Using the Nested Sphere theorem too Let $(X,d)$ is a complete metric space. Use the Nested Spehere theorem to show that any countable intersection of open dense sets in $X$ is not empty.
Let $\mathcal{U}=\{U \subset X:\ U \ \text{is open dense sets in }\ X \}.$ Let $U_1,U_2,U_3,...$ be any elements in $\mathcal{U}$. Since for each $n \in \mathbb{Z^+},$ $\bar{U_n}=X$, then for any $x \in U_k \subset X$ and any $\epsilon>0$ we have that $$\emptyset \neq B_\epsilon(x) \cap  U_m$$
for any $m$ positive integer. So for $\epsilon_0>0$ such that $x \in B_{\epsilon_0}(x) \subseteq U_k$, we have  So $$\emptyset \neq B_{\epsilon_0}\cap U_m \subseteq U_k\cap U_m  $$ for any $k,m$ positive integer. Does this guarantee that $\displaystyle \bigcap_{n=1}^\infty U_n \neq \emptyset$? Also I am getting stack with the part regards using the Nested Sphere theorem.   
Thanks for any help!
 A: The idea is of course to find a sequence of balls $B_{\epsilon_n}(x_n)\subseteq B_{\epsilon_{n-1}}(x_{n-1})\subseteq...\subseteq B_{\epsilon_1}(x_1)$ with $\epsilon_n\to0$ so that $B_{\epsilon_n}(x_n)\subseteq \bigcap_{k=1}^nU_k$. By the nested ball theorem the sequence $x_1,...,x_n$ converges to some $x$. This $x$ necessarily lies in every $B_{\epsilon_n}(x_n)$, hence in every intersection $\bigcap_{k=1}^n U_k$, hence in $\bigcap_{k=1}^\infty U_k$.

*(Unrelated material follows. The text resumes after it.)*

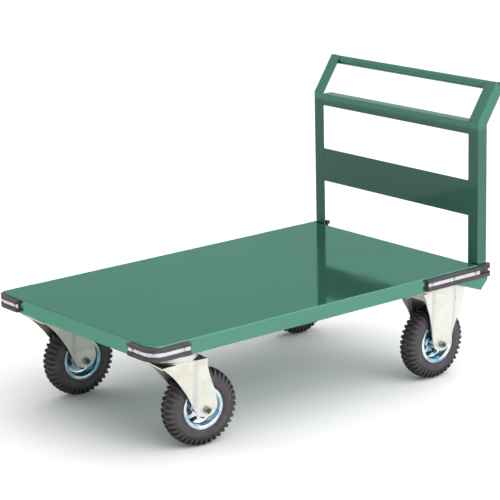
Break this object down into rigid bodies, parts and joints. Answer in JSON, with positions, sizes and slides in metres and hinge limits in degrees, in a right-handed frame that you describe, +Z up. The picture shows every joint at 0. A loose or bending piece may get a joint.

How can you find such a sequence? Start with an arbitrary $x_1\in U_1$. Since $U_1$ is open is a radius $\epsilon_1$ so that $B_{\epsilon_1}(x_1)\subseteq U_1$. Further since $U_1, U_2$ are open dense so is $U_1\cap U_2$ and $B_{\epsilon_1}(x_1)\cap (U_1\cap U_2)$ is non-empty. In particular there is some point $x_2$ in that intersection and some radius $\epsilon_2$ so that that $B_{\epsilon_2}(x_2)\subseteq B_1(x_1)\cap (U_1\cap U_2)$. By making $\epsilon_2$ smaller we can assume it to be $≤\epsilon_1/2$.
That last step was actually an induction argument. Given an $x_n$ and an $\epsilon_n$ we know that $B_{\epsilon_n}(x_n)\cap(U_1\cap...\cap U_{n+1})$ must be non-empty and open, so we can find some $x_{n+1}$ and $\epsilon_{n+1}$ so that $B_{\epsilon_{n+1}}(x_{n+1}) \subseteq B_{\epsilon_n}(x_n)\cap ( U_1\cap...\cap U_{n+1})$ and by making $\epsilon_{n+1}$ smaller we may assume $\epsilon_{n+1}≤\epsilon_n/2$.
These sequences $x_n, \epsilon_n$ then satisfy the conditions that we were looking for.